◆ Dataset excerpt ◆
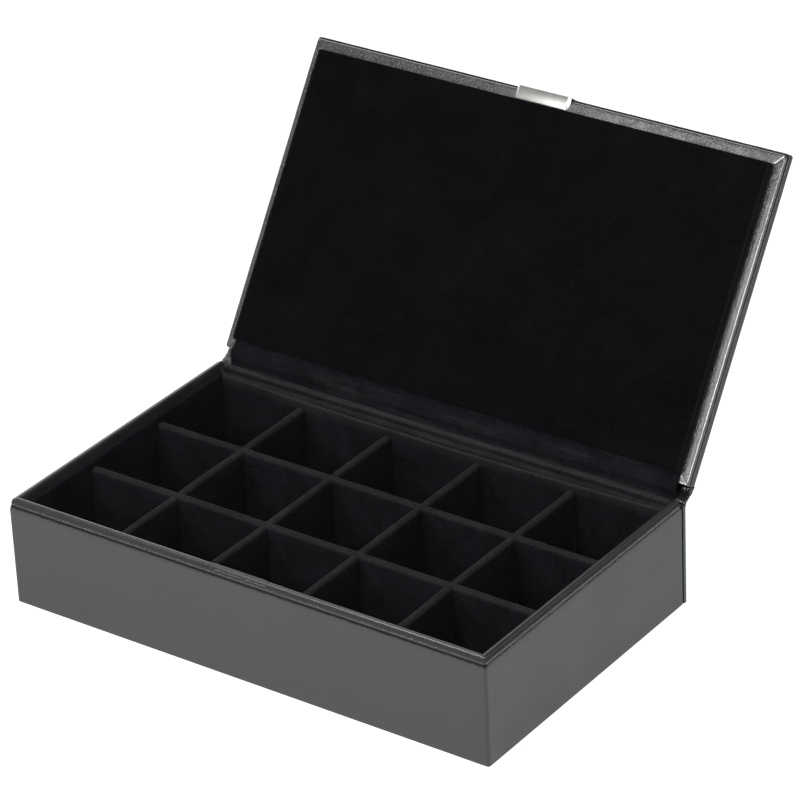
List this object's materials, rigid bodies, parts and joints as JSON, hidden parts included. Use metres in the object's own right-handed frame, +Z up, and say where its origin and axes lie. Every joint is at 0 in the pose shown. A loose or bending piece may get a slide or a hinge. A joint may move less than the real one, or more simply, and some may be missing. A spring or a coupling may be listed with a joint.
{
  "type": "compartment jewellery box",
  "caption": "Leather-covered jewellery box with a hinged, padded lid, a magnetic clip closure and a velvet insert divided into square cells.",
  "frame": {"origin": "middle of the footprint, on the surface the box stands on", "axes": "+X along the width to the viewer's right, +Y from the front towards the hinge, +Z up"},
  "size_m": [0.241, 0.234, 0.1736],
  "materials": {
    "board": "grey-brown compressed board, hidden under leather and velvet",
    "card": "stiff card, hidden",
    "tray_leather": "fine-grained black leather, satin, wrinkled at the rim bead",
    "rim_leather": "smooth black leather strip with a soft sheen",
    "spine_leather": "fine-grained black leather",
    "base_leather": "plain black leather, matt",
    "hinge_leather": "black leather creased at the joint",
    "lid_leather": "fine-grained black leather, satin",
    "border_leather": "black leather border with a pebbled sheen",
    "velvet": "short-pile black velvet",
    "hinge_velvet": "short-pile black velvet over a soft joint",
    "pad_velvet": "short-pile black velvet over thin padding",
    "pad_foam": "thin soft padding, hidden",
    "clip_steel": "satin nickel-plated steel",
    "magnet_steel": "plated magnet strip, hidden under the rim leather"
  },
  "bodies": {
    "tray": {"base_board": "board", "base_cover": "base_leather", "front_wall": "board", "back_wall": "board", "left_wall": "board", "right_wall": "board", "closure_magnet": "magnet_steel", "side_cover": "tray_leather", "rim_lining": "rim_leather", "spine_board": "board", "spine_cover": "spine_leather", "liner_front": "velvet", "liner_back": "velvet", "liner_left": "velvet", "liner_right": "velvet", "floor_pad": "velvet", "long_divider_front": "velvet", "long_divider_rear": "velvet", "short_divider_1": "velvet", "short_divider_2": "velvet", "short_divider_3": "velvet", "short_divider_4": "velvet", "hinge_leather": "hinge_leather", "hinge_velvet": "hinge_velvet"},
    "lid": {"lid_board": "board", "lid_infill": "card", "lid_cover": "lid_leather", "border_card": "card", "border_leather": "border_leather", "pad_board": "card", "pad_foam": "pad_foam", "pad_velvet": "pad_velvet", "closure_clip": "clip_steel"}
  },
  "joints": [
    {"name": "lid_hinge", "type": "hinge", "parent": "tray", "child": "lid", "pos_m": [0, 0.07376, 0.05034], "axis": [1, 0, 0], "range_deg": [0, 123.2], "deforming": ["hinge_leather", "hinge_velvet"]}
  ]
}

◆ Short problem ◆
Write down the full listing again, exactly.

◆ Worked answer ◆
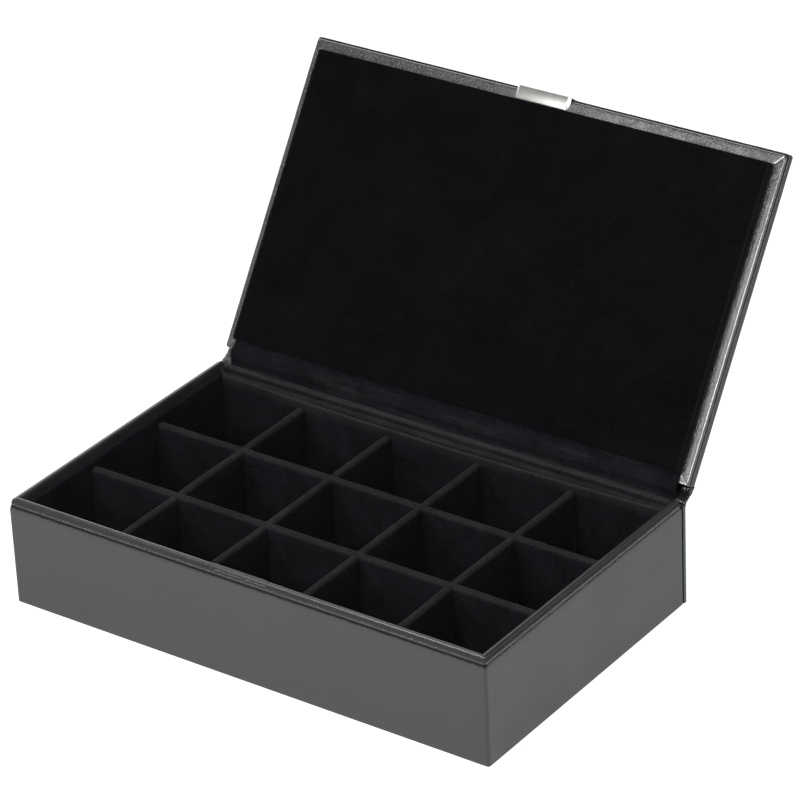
List this object's materials, rigid bodies, parts and joints as JSON, hidden parts included. Use metres in the object's own right-handed frame, +Z up, and say where its origin and axes lie. Every joint is at 0 in the pose shown. A loose or bending piece may get a slide or a hinge. A joint may move less than the real one, or more simply, and some may be missing. A spring or a coupling may be listed with a joint.
{
  "type": "compartment jewellery box",
  "caption": "Leather-covered jewellery box with a hinged, padded lid, a magnetic clip closure and a velvet insert divided into square cells.",
  "frame": {"origin": "middle of the footprint, on the surface the box stands on", "axes": "+X along the width to the viewer's right, +Y from the front towards the hinge, +Z up"},
  "size_m": [0.241, 0.234, 0.1736],
  "materials": {
    "board": "grey-brown compressed board, hidden under leather and velvet",
    "card": "stiff card, hidden",
    "tray_leather": "fine-grained black leather, satin, wrinkled at the rim bead",
    "rim_leather": "smooth black leather strip with a soft sheen",
    "spine_leather": "fine-grained black leather",
    "base_leather": "plain black leather, matt",
    "hinge_leather": "black leather creased at the joint",
    "lid_leather": "fine-grained black leather, satin",
    "border_leather": "black leather border with a pebbled sheen",
    "velvet": "short-pile black velvet",
    "hinge_velvet": "short-pile black velvet over a soft joint",
    "pad_velvet": "short-pile black velvet over thin padding",
    "pad_foam": "thin soft padding, hidden",
    "clip_steel": "satin nickel-plated steel",
    "magnet_steel": "plated magnet strip, hidden under the rim leather"
  },
  "bodies": {
    "tray": {"base_board": "board", "base_cover": "base_leather", "front_wall": "board", "back_wall": "board", "left_wall": "board", "right_wall": "board", "closure_magnet": "magnet_steel", "side_cover": "tray_leather", "rim_lining": "rim_leather", "spine_board": "board", "spine_cover": "spine_leather", "liner_front": "velvet", "liner_back": "velvet", "liner_left": "velvet", "liner_right": "velvet", "floor_pad": "velvet", "long_divider_front": "velvet", "long_divider_rear": "velvet", "short_divider_1": "velvet", "short_divider_2": "velvet", "short_divider_3": "velvet", "short_divider_4": "velvet", "hinge_leather": "hinge_leather", "hinge_velvet": "hinge_velvet"},
    "lid": {"lid_board": "board", "lid_infill": "card", "lid_cover": "lid_leather", "border_card": "card", "border_leather": "border_leather", "pad_board": "card", "pad_foam": "pad_foam", "pad_velvet": "pad_velvet", "closure_clip": "clip_steel"}
  },
  "joints": [
    {"name": "lid_hinge", "type": "hinge", "parent": "tray", "child": "lid", "pos_m": [0, 0.07376, 0.05034], "axis": [1, 0, 0], "range_deg": [0, 123.2], "deforming": ["hinge_leather", "hinge_velvet"]}
  ]
}